■ What needs to be done:
Print, exactly and completely, every entry in the data.

■ Lines of data:
◇ ◇ ◇ ◇ ◇
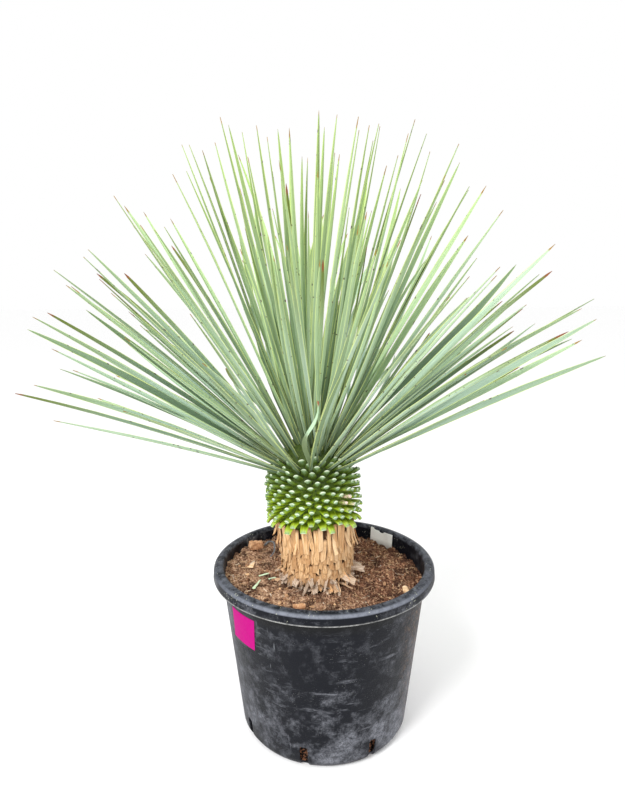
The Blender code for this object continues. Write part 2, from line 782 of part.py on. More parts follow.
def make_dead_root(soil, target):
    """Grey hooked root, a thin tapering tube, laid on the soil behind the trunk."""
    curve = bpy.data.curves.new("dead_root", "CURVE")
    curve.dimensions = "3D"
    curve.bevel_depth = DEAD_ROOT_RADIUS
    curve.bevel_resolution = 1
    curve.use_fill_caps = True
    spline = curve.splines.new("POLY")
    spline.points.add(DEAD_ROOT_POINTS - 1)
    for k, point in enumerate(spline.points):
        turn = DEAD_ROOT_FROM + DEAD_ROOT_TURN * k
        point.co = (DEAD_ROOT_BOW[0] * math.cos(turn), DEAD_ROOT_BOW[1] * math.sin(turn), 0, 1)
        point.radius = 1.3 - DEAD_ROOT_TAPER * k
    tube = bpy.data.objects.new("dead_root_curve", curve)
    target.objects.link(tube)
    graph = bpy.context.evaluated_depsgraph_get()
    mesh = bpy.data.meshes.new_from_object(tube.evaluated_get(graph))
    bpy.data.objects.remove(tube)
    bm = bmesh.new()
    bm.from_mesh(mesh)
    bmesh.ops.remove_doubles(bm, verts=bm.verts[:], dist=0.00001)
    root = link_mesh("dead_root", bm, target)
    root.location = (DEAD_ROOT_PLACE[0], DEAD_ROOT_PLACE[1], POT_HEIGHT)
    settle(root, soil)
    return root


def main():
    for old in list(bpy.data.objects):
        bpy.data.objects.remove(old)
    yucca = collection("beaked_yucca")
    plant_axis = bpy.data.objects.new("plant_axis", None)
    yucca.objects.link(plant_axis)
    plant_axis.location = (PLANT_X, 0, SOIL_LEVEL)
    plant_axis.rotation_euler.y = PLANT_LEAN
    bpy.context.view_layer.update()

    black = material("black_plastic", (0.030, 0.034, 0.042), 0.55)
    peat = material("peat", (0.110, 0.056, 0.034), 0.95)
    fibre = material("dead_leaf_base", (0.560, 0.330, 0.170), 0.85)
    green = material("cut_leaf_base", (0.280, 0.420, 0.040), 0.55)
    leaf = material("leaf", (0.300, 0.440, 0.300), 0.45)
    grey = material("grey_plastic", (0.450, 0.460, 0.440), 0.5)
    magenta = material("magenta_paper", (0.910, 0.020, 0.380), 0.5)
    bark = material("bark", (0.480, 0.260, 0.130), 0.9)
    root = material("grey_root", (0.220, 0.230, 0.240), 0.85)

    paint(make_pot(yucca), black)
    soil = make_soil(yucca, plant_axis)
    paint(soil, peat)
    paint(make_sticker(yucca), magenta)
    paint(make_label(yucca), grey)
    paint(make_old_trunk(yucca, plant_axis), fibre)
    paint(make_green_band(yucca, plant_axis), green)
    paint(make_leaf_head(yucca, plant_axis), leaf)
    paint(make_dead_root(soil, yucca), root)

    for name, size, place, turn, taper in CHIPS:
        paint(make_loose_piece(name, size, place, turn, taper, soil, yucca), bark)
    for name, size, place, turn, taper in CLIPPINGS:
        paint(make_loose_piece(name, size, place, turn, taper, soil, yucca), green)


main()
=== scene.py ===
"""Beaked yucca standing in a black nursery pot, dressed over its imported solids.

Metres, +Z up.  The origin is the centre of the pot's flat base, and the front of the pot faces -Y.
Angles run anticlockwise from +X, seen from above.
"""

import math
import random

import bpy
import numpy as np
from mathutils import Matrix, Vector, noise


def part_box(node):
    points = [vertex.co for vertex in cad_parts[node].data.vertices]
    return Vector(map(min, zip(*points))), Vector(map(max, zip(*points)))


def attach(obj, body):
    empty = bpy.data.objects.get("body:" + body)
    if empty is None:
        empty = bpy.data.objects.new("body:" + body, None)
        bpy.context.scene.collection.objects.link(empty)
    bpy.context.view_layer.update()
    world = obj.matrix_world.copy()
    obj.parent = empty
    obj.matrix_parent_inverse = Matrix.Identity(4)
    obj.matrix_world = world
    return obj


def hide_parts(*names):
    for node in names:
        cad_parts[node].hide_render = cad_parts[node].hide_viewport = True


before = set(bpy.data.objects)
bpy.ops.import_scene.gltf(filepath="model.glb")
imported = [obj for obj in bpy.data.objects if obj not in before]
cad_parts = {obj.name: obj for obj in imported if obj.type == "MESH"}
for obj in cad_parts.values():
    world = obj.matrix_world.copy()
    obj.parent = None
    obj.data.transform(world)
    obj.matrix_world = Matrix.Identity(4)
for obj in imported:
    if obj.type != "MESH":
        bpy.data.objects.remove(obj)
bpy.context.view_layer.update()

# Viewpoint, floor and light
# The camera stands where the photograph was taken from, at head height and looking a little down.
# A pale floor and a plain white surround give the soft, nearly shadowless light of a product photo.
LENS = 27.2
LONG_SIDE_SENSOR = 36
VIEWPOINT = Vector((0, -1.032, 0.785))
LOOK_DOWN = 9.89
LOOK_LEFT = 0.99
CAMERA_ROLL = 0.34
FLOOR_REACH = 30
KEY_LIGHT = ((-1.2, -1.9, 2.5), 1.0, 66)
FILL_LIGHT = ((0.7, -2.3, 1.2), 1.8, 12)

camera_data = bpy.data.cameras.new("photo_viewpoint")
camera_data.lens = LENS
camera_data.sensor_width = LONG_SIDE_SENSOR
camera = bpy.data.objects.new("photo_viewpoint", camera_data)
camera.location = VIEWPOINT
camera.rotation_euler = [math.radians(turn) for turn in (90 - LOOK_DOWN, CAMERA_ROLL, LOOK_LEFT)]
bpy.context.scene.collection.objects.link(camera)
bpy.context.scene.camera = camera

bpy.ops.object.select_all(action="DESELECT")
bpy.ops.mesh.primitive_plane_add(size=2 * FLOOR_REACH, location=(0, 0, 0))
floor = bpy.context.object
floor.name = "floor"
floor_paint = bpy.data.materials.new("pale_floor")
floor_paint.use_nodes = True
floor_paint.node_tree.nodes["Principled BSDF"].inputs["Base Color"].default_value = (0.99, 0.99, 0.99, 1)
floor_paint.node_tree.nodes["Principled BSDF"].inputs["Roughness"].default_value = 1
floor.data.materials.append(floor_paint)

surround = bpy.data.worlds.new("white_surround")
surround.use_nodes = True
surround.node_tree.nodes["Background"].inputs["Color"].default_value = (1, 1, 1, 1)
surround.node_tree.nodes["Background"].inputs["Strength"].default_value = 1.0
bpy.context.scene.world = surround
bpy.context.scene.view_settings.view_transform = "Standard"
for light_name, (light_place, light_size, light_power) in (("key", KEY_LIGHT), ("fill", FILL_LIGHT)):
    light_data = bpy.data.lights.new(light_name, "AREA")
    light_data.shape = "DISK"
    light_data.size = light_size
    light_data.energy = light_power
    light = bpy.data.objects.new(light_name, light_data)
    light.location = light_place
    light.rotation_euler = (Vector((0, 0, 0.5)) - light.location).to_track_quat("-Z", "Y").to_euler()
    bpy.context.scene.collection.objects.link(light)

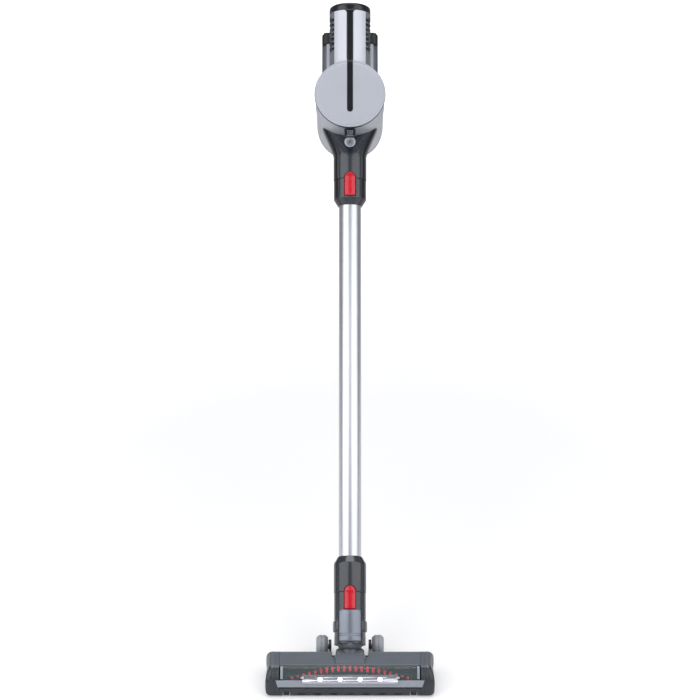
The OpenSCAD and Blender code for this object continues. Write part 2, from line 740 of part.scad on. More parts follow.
◇ ◇ ◇ ◇ ◇
■ Solved problem:
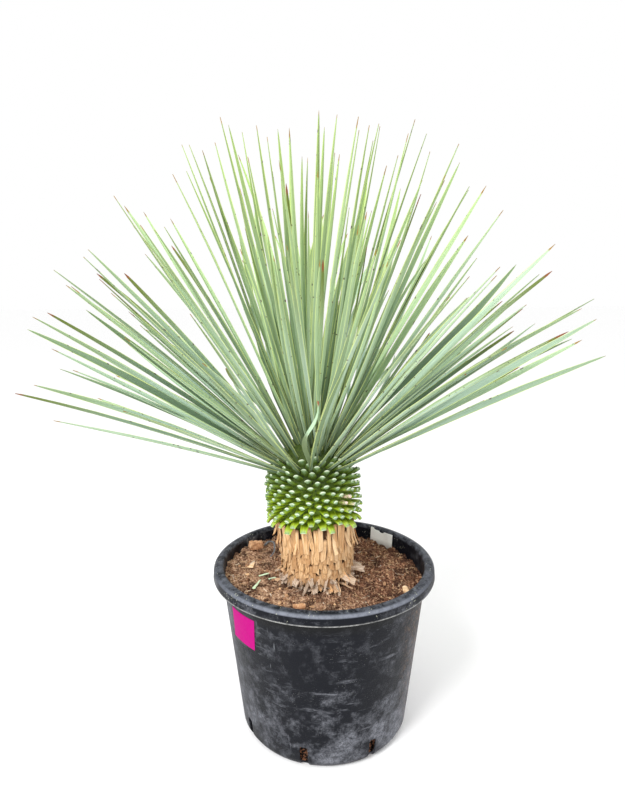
The Blender code for this object continues. Write part 2, from line 782 of part.py on. More parts follow.
def make_dead_root(soil, target):
    """Grey hooked root, a thin tapering tube, laid on the soil behind the trunk."""
    curve = bpy.data.curves.new("dead_root", "CURVE")
    curve.dimensions = "3D"
    curve.bevel_depth = DEAD_ROOT_RADIUS
    curve.bevel_resolution = 1
    curve.use_fill_caps = True
    spline = curve.splines.new("POLY")
    spline.points.add(DEAD_ROOT_POINTS - 1)
    for k, point in enumerate(spline.points):
        turn = DEAD_ROOT_FROM + DEAD_ROOT_TURN * k
        point.co = (DEAD_ROOT_BOW[0] * math.cos(turn), DEAD_ROOT_BOW[1] * math.sin(turn), 0, 1)
        point.radius = 1.3 - DEAD_ROOT_TAPER * k
    tube = bpy.data.objects.new("dead_root_curve", curve)
    target.objects.link(tube)
    graph = bpy.context.evaluated_depsgraph_get()
    mesh = bpy.data.meshes.new_from_object(tube.evaluated_get(graph))
    bpy.data.objects.remove(tube)
    bm = bmesh.new()
    bm.from_mesh(mesh)
    bmesh.ops.remove_doubles(bm, verts=bm.verts[:], dist=0.00001)
    root = link_mesh("dead_root", bm, target)
    root.location = (DEAD_ROOT_PLACE[0], DEAD_ROOT_PLACE[1], POT_HEIGHT)
    settle(root, soil)
    return root


def main():
    for old in list(bpy.data.objects):
        bpy.data.objects.remove(old)
    yucca = collection("beaked_yucca")
    plant_axis = bpy.data.objects.new("plant_axis", None)
    yucca.objects.link(plant_axis)
    plant_axis.location = (PLANT_X, 0, SOIL_LEVEL)
    plant_axis.rotation_euler.y = PLANT_LEAN
    bpy.context.view_layer.update()

    black = material("black_plastic", (0.030, 0.034, 0.042), 0.55)
    peat = material("peat", (0.110, 0.056, 0.034), 0.95)
    fibre = material("dead_leaf_base", (0.560, 0.330, 0.170), 0.85)
    green = material("cut_leaf_base", (0.280, 0.420, 0.040), 0.55)
    leaf = material("leaf", (0.300, 0.440, 0.300), 0.45)
    grey = material("grey_plastic", (0.450, 0.460, 0.440), 0.5)
    magenta = material("magenta_paper", (0.910, 0.020, 0.380), 0.5)
    bark = material("bark", (0.480, 0.260, 0.130), 0.9)
    root = material("grey_root", (0.220, 0.230, 0.240), 0.85)

    paint(make_pot(yucca), black)
    soil = make_soil(yucca, plant_axis)
    paint(soil, peat)
    paint(make_sticker(yucca), magenta)
    paint(make_label(yucca), grey)
    paint(make_old_trunk(yucca, plant_axis), fibre)
    paint(make_green_band(yucca, plant_axis), green)
    paint(make_leaf_head(yucca, plant_axis), leaf)
    paint(make_dead_root(soil, yucca), root)

    for name, size, place, turn, taper in CHIPS:
        paint(make_loose_piece(name, size, place, turn, taper, soil, yucca), bark)
    for name, size, place, turn, taper in CLIPPINGS:
        paint(make_loose_piece(name, size, place, turn, taper, soil, yucca), green)


main()
=== scene.py ===
"""Beaked yucca standing in a black nursery pot, dressed over its imported solids.

Metres, +Z up.  The origin is the centre of the pot's flat base, and the front of the pot faces -Y.
Angles run anticlockwise from +X, seen from above.
"""

import math
import random

import bpy
import numpy as np
from mathutils import Matrix, Vector, noise


def part_box(node):
    points = [vertex.co for vertex in cad_parts[node].data.vertices]
    return Vector(map(min, zip(*points))), Vector(map(max, zip(*points)))


def attach(obj, body):
    empty = bpy.data.objects.get("body:" + body)
    if empty is None:
        empty = bpy.data.objects.new("body:" + body, None)
        bpy.context.scene.collection.objects.link(empty)
    bpy.context.view_layer.update()
    world = obj.matrix_world.copy()
    obj.parent = empty
    obj.matrix_parent_inverse = Matrix.Identity(4)
    obj.matrix_world = world
    return obj


def hide_parts(*names):
    for node in names:
        cad_parts[node].hide_render = cad_parts[node].hide_viewport = True


before = set(bpy.data.objects)
bpy.ops.import_scene.gltf(filepath="model.glb")
imported = [obj for obj in bpy.data.objects if obj not in before]
cad_parts = {obj.name: obj for obj in imported if obj.type == "MESH"}
for obj in cad_parts.values():
    world = obj.matrix_world.copy()
    obj.parent = None
    obj.data.transform(world)
    obj.matrix_world = Matrix.Identity(4)
for obj in imported:
    if obj.type != "MESH":
        bpy.data.objects.remove(obj)
bpy.context.view_layer.update()

# Viewpoint, floor and light
# The camera stands where the photograph was taken from, at head height and looking a little down.
# A pale floor and a plain white surround give the soft, nearly shadowless light of a product photo.
LENS = 27.2
LONG_SIDE_SENSOR = 36
VIEWPOINT = Vector((0, -1.032, 0.785))
LOOK_DOWN = 9.89
LOOK_LEFT = 0.99
CAMERA_ROLL = 0.34
FLOOR_REACH = 30
KEY_LIGHT = ((-1.2, -1.9, 2.5), 1.0, 66)
FILL_LIGHT = ((0.7, -2.3, 1.2), 1.8, 12)

camera_data = bpy.data.cameras.new("photo_viewpoint")
camera_data.lens = LENS
camera_data.sensor_width = LONG_SIDE_SENSOR
camera = bpy.data.objects.new("photo_viewpoint", camera_data)
camera.location = VIEWPOINT
camera.rotation_euler = [math.radians(turn) for turn in (90 - LOOK_DOWN, CAMERA_ROLL, LOOK_LEFT)]
bpy.context.scene.collection.objects.link(camera)
bpy.context.scene.camera = camera

bpy.ops.object.select_all(action="DESELECT")
bpy.ops.mesh.primitive_plane_add(size=2 * FLOOR_REACH, location=(0, 0, 0))
floor = bpy.context.object
floor.name = "floor"
floor_paint = bpy.data.materials.new("pale_floor")
floor_paint.use_nodes = True
floor_paint.node_tree.nodes["Principled BSDF"].inputs["Base Color"].default_value = (0.99, 0.99, 0.99, 1)
floor_paint.node_tree.nodes["Principled BSDF"].inputs["Roughness"].default_value = 1
floor.data.materials.append(floor_paint)

surround = bpy.data.worlds.new("white_surround")
surround.use_nodes = True
surround.node_tree.nodes["Background"].inputs["Color"].default_value = (1, 1, 1, 1)
surround.node_tree.nodes["Background"].inputs["Strength"].default_value = 1.0
bpy.context.scene.world = surround
bpy.context.scene.view_settings.view_transform = "Standard"
for light_name, (light_place, light_size, light_power) in (("key", KEY_LIGHT), ("fill", FILL_LIGHT)):
    light_data = bpy.data.lights.new(light_name, "AREA")
    light_data.shape = "DISK"
    light_data.size = light_size
    light_data.energy = light_power
    light = bpy.data.objects.new(light_name, light_data)
    light.location = light_place
    light.rotation_euler = (Vector((0, 0, 0.5)) - light.location).to_track_quat("-Z", "Y").to_euler()
    bpy.context.scene.collection.objects.link(light)

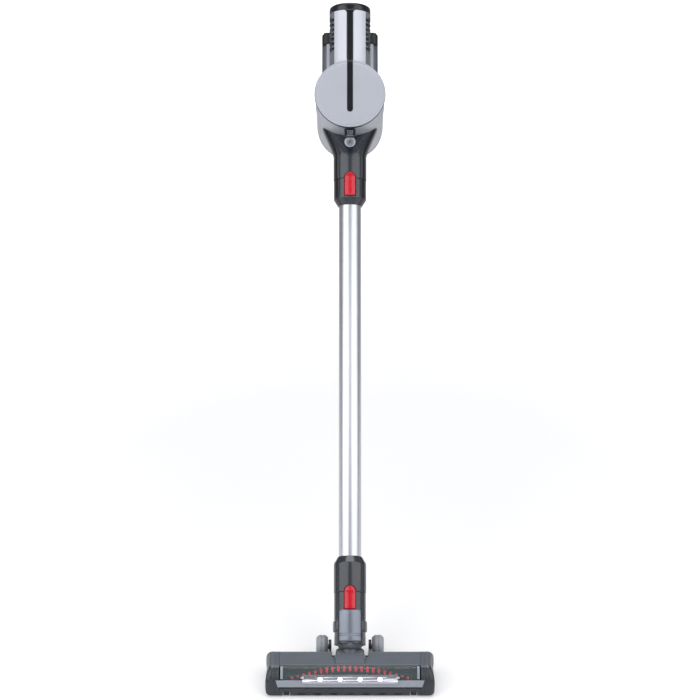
The OpenSCAD and Blender code for this object continues. Write part 2, from line 740 of part.scad on. More parts follow.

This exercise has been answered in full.